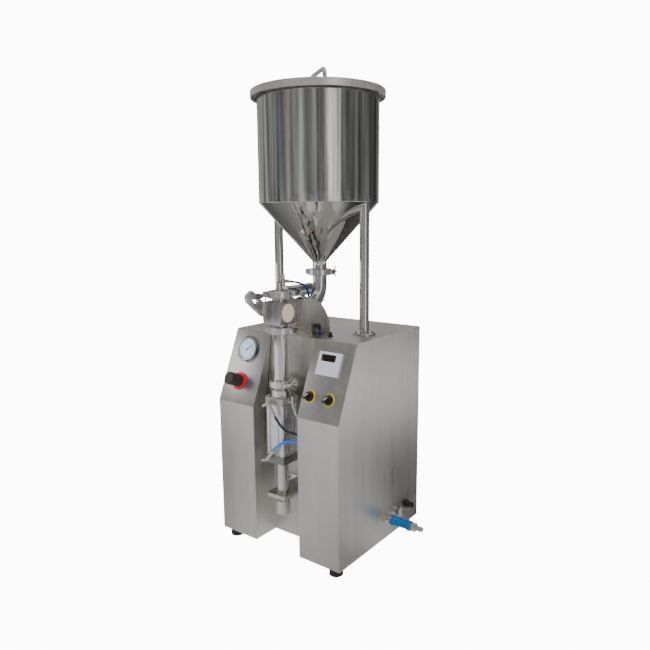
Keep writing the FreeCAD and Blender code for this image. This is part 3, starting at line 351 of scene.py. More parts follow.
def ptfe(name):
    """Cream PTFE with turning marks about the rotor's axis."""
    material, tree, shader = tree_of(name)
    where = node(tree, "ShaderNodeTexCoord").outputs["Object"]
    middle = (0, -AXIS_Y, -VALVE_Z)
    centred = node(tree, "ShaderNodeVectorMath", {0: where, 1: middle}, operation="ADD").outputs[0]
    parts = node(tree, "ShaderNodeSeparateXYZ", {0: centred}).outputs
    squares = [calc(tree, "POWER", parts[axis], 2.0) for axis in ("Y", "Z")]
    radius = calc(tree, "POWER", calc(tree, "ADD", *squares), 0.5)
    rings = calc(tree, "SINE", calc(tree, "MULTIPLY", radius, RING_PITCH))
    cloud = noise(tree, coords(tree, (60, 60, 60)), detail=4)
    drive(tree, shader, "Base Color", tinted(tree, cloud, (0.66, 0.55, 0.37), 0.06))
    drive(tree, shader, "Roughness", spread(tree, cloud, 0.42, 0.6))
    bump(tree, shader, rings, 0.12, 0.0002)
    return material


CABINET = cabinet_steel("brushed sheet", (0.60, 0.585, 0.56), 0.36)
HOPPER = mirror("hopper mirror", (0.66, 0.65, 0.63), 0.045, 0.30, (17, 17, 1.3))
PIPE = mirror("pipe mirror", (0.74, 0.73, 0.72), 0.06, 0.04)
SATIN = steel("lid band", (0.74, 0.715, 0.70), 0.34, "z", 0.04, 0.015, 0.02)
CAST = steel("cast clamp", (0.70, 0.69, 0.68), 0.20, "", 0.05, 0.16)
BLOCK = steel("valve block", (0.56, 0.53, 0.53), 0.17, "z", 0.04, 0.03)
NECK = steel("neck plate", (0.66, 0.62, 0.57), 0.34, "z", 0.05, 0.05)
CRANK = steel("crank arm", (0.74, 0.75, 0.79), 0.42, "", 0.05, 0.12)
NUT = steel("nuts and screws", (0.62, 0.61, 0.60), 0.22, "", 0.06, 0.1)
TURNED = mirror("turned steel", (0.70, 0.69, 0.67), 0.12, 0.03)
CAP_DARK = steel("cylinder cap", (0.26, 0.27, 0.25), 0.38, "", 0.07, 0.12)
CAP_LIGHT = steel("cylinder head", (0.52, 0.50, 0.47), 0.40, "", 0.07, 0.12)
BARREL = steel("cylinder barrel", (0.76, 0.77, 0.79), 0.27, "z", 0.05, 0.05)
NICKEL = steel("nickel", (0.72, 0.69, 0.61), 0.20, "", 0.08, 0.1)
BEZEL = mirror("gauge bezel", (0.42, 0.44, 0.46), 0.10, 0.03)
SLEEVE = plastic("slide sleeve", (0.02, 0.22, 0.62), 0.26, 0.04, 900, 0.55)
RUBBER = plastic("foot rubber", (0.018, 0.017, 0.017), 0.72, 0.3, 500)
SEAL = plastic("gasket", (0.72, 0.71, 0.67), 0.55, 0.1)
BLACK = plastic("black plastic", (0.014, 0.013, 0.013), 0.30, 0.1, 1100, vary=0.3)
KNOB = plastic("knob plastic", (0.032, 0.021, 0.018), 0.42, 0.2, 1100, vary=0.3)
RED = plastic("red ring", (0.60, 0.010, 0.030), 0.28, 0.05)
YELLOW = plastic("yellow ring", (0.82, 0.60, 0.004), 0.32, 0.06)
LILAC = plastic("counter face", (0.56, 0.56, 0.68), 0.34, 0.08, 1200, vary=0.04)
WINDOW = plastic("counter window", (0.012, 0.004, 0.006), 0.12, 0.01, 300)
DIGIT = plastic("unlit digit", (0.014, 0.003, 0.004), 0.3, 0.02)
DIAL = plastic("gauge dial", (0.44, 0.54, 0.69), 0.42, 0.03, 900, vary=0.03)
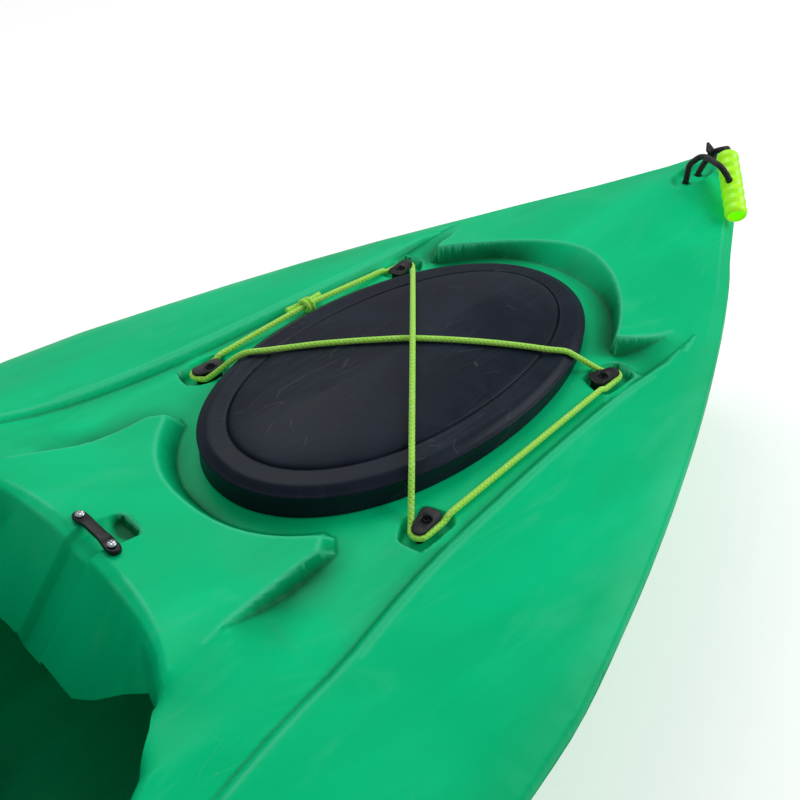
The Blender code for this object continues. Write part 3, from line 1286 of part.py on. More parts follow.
▬▬▬▬▬▬▬▬▬▬
What needs to be done:
Can you write out the lines above, from the first one through the one containing "return material", exactly as they appear and nothing more?

Completed exercise:
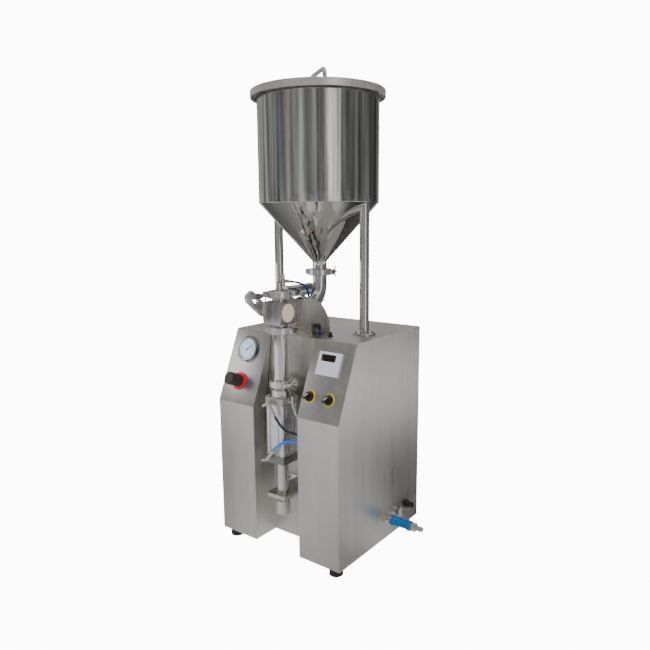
Keep writing the FreeCAD and Blender code for this image. This is part 3, starting at line 351 of scene.py. More parts follow.
def ptfe(name):
    """Cream PTFE with turning marks about the rotor's axis."""
    material, tree, shader = tree_of(name)
    where = node(tree, "ShaderNodeTexCoord").outputs["Object"]
    middle = (0, -AXIS_Y, -VALVE_Z)
    centred = node(tree, "ShaderNodeVectorMath", {0: where, 1: middle}, operation="ADD").outputs[0]
    parts = node(tree, "ShaderNodeSeparateXYZ", {0: centred}).outputs
    squares = [calc(tree, "POWER", parts[axis], 2.0) for axis in ("Y", "Z")]
    radius = calc(tree, "POWER", calc(tree, "ADD", *squares), 0.5)
    rings = calc(tree, "SINE", calc(tree, "MULTIPLY", radius, RING_PITCH))
    cloud = noise(tree, coords(tree, (60, 60, 60)), detail=4)
    drive(tree, shader, "Base Color", tinted(tree, cloud, (0.66, 0.55, 0.37), 0.06))
    drive(tree, shader, "Roughness", spread(tree, cloud, 0.42, 0.6))
    bump(tree, shader, rings, 0.12, 0.0002)
    return material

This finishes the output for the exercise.